The creature design here is just miles above what I expected. This is the very definition of a typical Lovecraftian shambling monstrosity. It has very few defined parts - no resemblance to an Earth life-form, no discernible eyes or nose or a countable number of limbs, just snapping amorphous jaws at one end of a large, sticky, fleshy-looking body covered in unsettling protrusions and whipping tentacles. The size is perfect: it's not big enough to dwarf the humans, but it's not tiny enough to be silly. It’s just about the size where, if a dog that big came at you, you'd be really terrified.
There's a specific frame towards the end of the film where two surviving girls are running through the house, trying to escape Guzoo, and for a second we see the girls and then Guzoo peeking through the doorway in the background, and I don't know why, but the way the whole sequence is shot is just beautiful to me- Guzoo feels so present, so there.
This isn't even a direct Lovecraft adaptation and it gets the whole "squirming tentacle monster" thing down in a way that makes said monster feel far more directly threatening than they typically are. For a splatter film, this veers far more towards dread than the gross-out effect most of its contemporaries go for. It doesn't feel like the intent here was just to make us lose our lunch. There's a distinct ominousness to Guzoo. Its appearance isn't just scary because it looks gross. There's something about Guzoo that conveys a sense of it not being right.
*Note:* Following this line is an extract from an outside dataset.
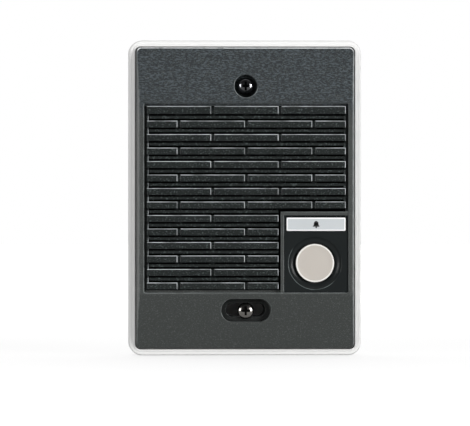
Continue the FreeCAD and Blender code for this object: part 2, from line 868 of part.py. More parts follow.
def speaker_surround():
    """The roll between the cone and the frame, with a flat lap over each of them."""
    half = surround_width / 2 - surround_gap
    middle = cone_outer_radius + surround_width / 2
    centre = at(speaker_x, cone_front, speaker_z)
    outer = Part.makeTorus(middle, half, centre, FORWARD)
    inner = Part.makeTorus(middle, half - surround_wall, centre, FORWARD)
    behind = disc(speaker_x, speaker_z, speaker_radius, flange_back - overcut, cone_front)
    front = cone_front + surround_wall
    frame_lap = ring(speaker_x, speaker_z, speaker_radius - gasket_width, middle + half - surround_wall,
                     cone_front, front)
    cone_lap = ring(speaker_x, speaker_z, middle - half + surround_wall, cone_outer_radius - surround_lap,
                    cone_front, front)
    return joined([outer.cut(inner).common(behind), frame_lap, cone_lap])


def speaker_cone():
    profile = [(cone_outer_radius, cone_front), (cone_outer_radius, cone_front - cone_wall),
               (cone_foot_radius, cone_foot_depth - cone_wall), (cone_foot_radius, cone_foot_depth)]
    return turned(speaker_x, speaker_z, profile)


def dust_cap():
    """The domed cap glued over the mouth of the voice coil."""
    base = cone_foot_depth + (dust_cap_radius - cone_foot_radius) * cone_slope
    radius = (dust_cap_radius ** 2 + dust_cap_rise ** 2) / (2 * dust_cap_rise)
    centre = at(speaker_x, base + dust_cap_rise - radius, speaker_z)
    shell = Part.makeSphere(radius, centre).cut(Part.makeSphere(radius - surround_wall, centre))
    return shell.common(disc(speaker_x, speaker_z, dust_cap_radius, base, base + dust_cap_rise + overcut))


def voice_coil():
    return ring(speaker_x, speaker_z, coil_radius, coil_radius - coil_wall,
                cone_foot_depth - coil_length, cone_foot_depth)


def speaker_top_plate():
    front = basket_foot_depth - sheet_thickness
    return ring(speaker_x, speaker_z, basket_foot_radius, coil_radius + coil_air_gap, top_plate_back, front)


def speaker_magnet():
    return ring(speaker_x, speaker_z, magnet_radius, magnet_bore_radius, magnet_back, top_plate_back)


def speaker_yoke():
    plate = disc(speaker_x, speaker_z, basket_foot_radius, yoke_back, magnet_back)
    pole = disc(speaker_x, speaker_z, pole_radius, yoke_back, basket_foot_depth - sheet_thickness)
    plate = rounded(plate, plate_edge_radius, lies_at(yoke_back))
    return joined([plate, pole])


def speaker_clips():
    clips = []
    for x, z, angle in clip_places():
        clip = block(x - clip_length + clip_reach, x + clip_reach, flange_back - clip_thickness, flange_back,
                     z - clip_width / 2, z + clip_width / 2)
        clip = rounded(clip, clip_corner_radius, runs_forward)
        clip.rotate(at(x, 0, z), FreeCAD.Vector(0, 1, 0), -angle)
        clips.append(clip.cut(disc(x, z, board_screw_radius, 0, total_depth)))
    return Part.makeCompound(clips)


def speaker_screws():
    seat = flange_back - clip_thickness
    return Part.makeCompound([
        pan_screw(x, z, seat, small_screw_head_radius, small_screw_head, board_screw_radius,
                  clip_screw_length, -1)
        for x, z, _ in clip_places()])


def board_screws():
    return Part.makeCompound([
        pan_screw(x, z, board_back_depth, small_screw_head_radius, small_screw_head, board_screw_radius,
                  board_screw_length, -1)
        for x, z in board_screw_places()])


def strip_places():
    """The two lugs of the speaker's terminal strip, on the back of its flange."""
    a = math.radians(strip_angle)
    radius = basket_mouth_radius + sheet_thickness + strip_width / 2
    x, z = speaker_x + radius * math.cos(a), speaker_z + radius * math.sin(a)
    dx, dz = -math.sin(a) * lug_pitch / 2, math.cos(a) * lug_pitch / 2
    return (x, z), ((x - dx, z - dz), (x + dx, z + dz))


def speaker_terminal_strip():
    (x, z), _ = strip_places()
    strip = block(x - strip_width / 2, x + strip_width / 2, flange_back - strip_thickness, flange_back,
                  z - strip_length / 2, z + strip_length / 2)
    strip.rotate(at(x, 0, z), FreeCAD.Vector(0, 1, 0), -strip_angle)
    return strip


def speaker_lugs():
    front = flange_back - strip_thickness
    return Part.makeCompound([disc(x, z, lug_radius, front - lug_height, front)
                              for x, z in strip_places()[1]])


def speaker_lead(index):
    """An insulated lead from a lug of the speaker down to its pad on the board."""
    x, z = strip_places()[1][index]
    pad_x, pad_z = lead_pads[index]
    start = flange_back - strip_thickness - lug_height
    points = [at(x, start, z), at(x, start - lead_drop, z),
              at(pad_x, board_front_depth + lead_lift, pad_z), at(pad_x, board_front_depth, pad_z)]
    lead, length = sweep(points, lead_radius, lead_bend)
    ratio = lead.Volume / (math.pi * lead_radius ** 2 * length)
    print("lead", index, "length", round(length, 2), "volume over section times length", round(ratio, 3))
    return lead


def transformer_core():
    """The laminated frame, whose middle leg the bobbin goes round."""
    x, z = transformer_x, transformer_z
    d0 = board_front_depth + bobbin_base
    core = block(x - core_length / 2, x + core_length / 2, d0, d0 + core_height,
                 z - core_stack / 2, z + core_stack / 2)
    windows = []
    for side in (-1, 1):
        x0, x1 = sorted((x + side * core_centre_leg / 2, x + side * (core_length / 2 - core_leg)))
        windows.append(block(x0, x1, d0 + core_leg, d0 + core_height - core_leg,
                             z - core_stack, z + core_stack))
    return less(core, windows)


def transformer_sleeve(reach_x, reach_z, d0, d1, inner_x, inner_z):
    x, z = transformer_x, transformer_z
    outer = slab(2 * reach_x, 2 * reach_z, winding_corner_radius, d0, d1, x, z)
    return outer.cut(block(x - inner_x, x + inner_x, d0 - overcut, d1 + overcut, z - inner_z, z + inner_z))


def bobbin_sizes():
    low = board_front_depth + bobbin_base + core_leg + bobbin_fit
    high = board_front_depth + bobbin_base + core_height - core_leg - bobbin_fit
    inner_x, inner_z = core_centre_leg / 2 + bobbin_fit, core_stack / 2 + bobbin_fit
    reach_x = core_length / 2 - core_leg - bobbin_fit
    return low, high, inner_x, inner_z, reach_x, bobbin_length / 2


def transformer_bobbin():
    low, high, inner_x, inner_z, reach_x, reach_z = bobbin_sizes()
    wall = bobbin_wall
    tube = transformer_sleeve(inner_x + wall, inner_z + wall, low, high, inner_x, inner_z)
    flanges = [transformer_sleeve(reach_x, reach_z, d, d + wall, inner_x, inner_z)
               for d in (low, high - wall)]
    base = block(transformer_x - core_length / 2, transformer_x + core_length / 2, board_front_depth,
                 board_front_depth + bobbin_base, transformer_z - reach_z, transformer_z + reach_z)
    feet = [block(transformer_x - reach_x, transformer_x + reach_x, board_front_depth, low + wall,
                  transformer_z + side * reach_z - (wall if side > 0 else 0),
                  transformer_z + side * reach_z + (0 if side > 0 else wall)) for side in (-1, 1)]
    return joined([tube, base] + flanges + feet)


def transformer_winding():
    low, high, inner_x, inner_z, reach_x, reach_z = bobbin_sizes()
    wall = bobbin_wall
    return transformer_sleeve(reach_x - winding_gap, reach_z - wall - winding_gap, low + wall, high - wall,
                              inner_x + wall, inner_z + wall)


def groove_ring(x, z, foot):
    outer = disc(x, z, capacitor_radius + overcut, foot + capacitor_groove_low, foot + capacitor_groove_high)
    return outer.cut(disc(x, z, capacitor_radius - capacitor_groove, foot, foot + capacitor_height))


def capacitors():
    """Upright cans with the rolled groove near their foot."""
    cans = []
    foot = board_front_depth
    for x, z in capacitor_places:
        can = disc(x, z, capacitor_radius, foot, foot + capacitor_height)
        can = rounded(can, capacitor_edge_radius, lies_at(foot + capacitor_height))
        cans.append(can.cut(groove_ring(x, z, foot)))
    return Part.makeCompound(cans)


def film_capacitor():
    body = block(film_x - film_length / 2, film_x + film_length / 2, board_front_depth,
                 board_front_depth + film_height, film_z - film_width / 2, film_z + film_width / 2)
    return rounded(body, film_edge_radius, runs_forward)


def axial(x, z, radius, length):
    """A small round component lying along Z, with its wires bent down through the board."""
    depth = board_front_depth + radius + component_lift
    body = Part.makeCylinder(radius, length, at(x, depth, z - length / 2), FreeCAD.Vector(0, 0, 1))
    body = rounded(body, radius * component_edge_share, lambda e: isinstance(e.Curve, Part.Circle))
    reach = length / 2 + component_wire_reach - component_wire
    back = board_back_depth - component_tail
    points = [at(x, back, z - reach), at(x, depth, z - reach),
              at(x, depth, z + reach), at(x, back, z + reach)]
    wire, _ = sweep(points, component_wire, component_bend)
    return joined([body, wire])


def resistors():
    return Part.makeCompound([axial(x, z, resistor_radius, resistor_length) for x, z in resistor_places])


def diodes():
    return Part.makeCompound([axial(x, z, diode_radius, diode_length) for x, z in diode_places])


def cover_screws():
    return Part.makeCompound([
        pan_screw(x, z, cover_screw_seat_depth, cover_screw_head_radius, cover_screw_head,
                  cover_screw_radius, cover_screw_length, -1)
        for x, z in corners(cover_screw_x, cover_screw_z)])


def mounting_screw(z):
    """Bare inside the station, with a thicker stretch past the wall plane that stands for its thread."""
    bare = pan_screw(0, z, seat_depth, mounting_screw_head_radius, mounting_screw_head,
                     mounting_shank_radius, seat_depth + mounting_screw_reach / 2, 1)
    thread = disc(0, z, mounting_screw_radius, -mounting_screw_reach, 0)
    thread = thread.makeChamfer(mounting_screw_radius * tip_chamfer_share,
                                edges_where(thread, lies_at(-mounting_screw_reach)))
    return joined([bare, thread])


def write(name, shape):
    shape.exportStep(f"parts/{name}.step")
    print(name, len(shape.Solids), round(shape.Volume, 1), shape.isValid())


os.makedirs("parts", exist_ok=True)
write("back_base", back_base())
write("front_cover", front_cover())
write("louvre_grille", louvre_grille())
write("cover_seal", cover_seal())
write("button_panel", button_panel())
write("name_label", name_label())
write("call_button", call_button())
write("button_spring", button_spring())
write("switch_body", switch_body())
write("switch_plunger", switch_plunger())
write("switch_pins", switch_pins())
write("circuit_board", circuit_board())
write("board_screws", board_screws())
write("terminal_block", terminal_block())
write("terminal_screws", terminal_screws())
write("terminal_clamps", terminal_clamps())
write("dust_screen", dust_screen())
write("speaker_gasket", speaker_gasket())
write("speaker_frame", speaker_frame())
write("speaker_surround", speaker_surround())
write("speaker_cone", speaker_cone())
write("dust_cap", dust_cap())
write("voice_coil", voice_coil())
write("speaker_top_plate", speaker_top_plate())
write("speaker_magnet", speaker_magnet())
write("speaker_yoke", speaker_yoke())
write("speaker_clips", speaker_clips())
write("speaker_screws", speaker_screws())
write("speaker_terminal_strip", speaker_terminal_strip())
write("speaker_lugs", speaker_lugs())
write("speaker_lead_red", speaker_lead(0))
write("speaker_lead_black", speaker_lead(1))
write("transformer_core", transformer_core())
write("transformer_bobbin", transformer_bobbin())
write("transformer_winding", transformer_winding())
write("capacitors", capacitors())
write("film_capacitor", film_capacitor())
write("resistors", resistors())
write("diodes", diodes())
write("cover_screws", cover_screws())
write("mounting_screw_upper", mounting_screw(well_z))
write("mounting_screw_lower", mounting_screw(screw_lower_z))
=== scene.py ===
import json
import math

import bpy
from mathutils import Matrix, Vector


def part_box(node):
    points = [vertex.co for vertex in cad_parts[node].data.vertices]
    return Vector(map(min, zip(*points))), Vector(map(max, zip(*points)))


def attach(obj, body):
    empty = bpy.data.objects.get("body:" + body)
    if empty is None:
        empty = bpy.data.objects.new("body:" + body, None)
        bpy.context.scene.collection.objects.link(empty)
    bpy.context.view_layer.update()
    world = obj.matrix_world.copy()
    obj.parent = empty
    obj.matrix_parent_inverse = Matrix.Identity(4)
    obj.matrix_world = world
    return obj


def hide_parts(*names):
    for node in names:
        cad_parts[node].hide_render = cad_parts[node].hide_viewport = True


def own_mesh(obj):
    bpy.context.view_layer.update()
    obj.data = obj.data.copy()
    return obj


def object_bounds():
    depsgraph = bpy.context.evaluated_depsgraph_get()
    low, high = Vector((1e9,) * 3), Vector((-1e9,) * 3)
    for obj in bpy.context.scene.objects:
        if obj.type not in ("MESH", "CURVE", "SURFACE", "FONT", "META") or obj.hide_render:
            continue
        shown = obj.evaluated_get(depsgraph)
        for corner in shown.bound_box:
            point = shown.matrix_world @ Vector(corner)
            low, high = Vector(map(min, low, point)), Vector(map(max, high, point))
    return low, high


MM = 0.001

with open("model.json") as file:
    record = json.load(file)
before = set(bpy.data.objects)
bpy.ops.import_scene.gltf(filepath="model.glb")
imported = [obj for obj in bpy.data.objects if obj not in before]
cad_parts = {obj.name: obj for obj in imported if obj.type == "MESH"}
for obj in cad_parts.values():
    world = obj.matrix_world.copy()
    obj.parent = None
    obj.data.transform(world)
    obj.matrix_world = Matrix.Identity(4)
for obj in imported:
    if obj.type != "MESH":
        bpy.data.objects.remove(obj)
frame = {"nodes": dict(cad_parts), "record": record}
cad_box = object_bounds()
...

Everything just kind of fizzles out at the end, Guzoo turns into a harmless turtle (?) and the remaining girls limp off into the mist. People got eaten, property was destroyed, wounds were dealt. But we'll never forget Guzoo, and we'll never stop hoping that maybe, just maybe, 39 years later, somebody with practical effects experience and a love of shot-on-video splatter movies will take up the Guzoo torch and bring the world a very belated sequel.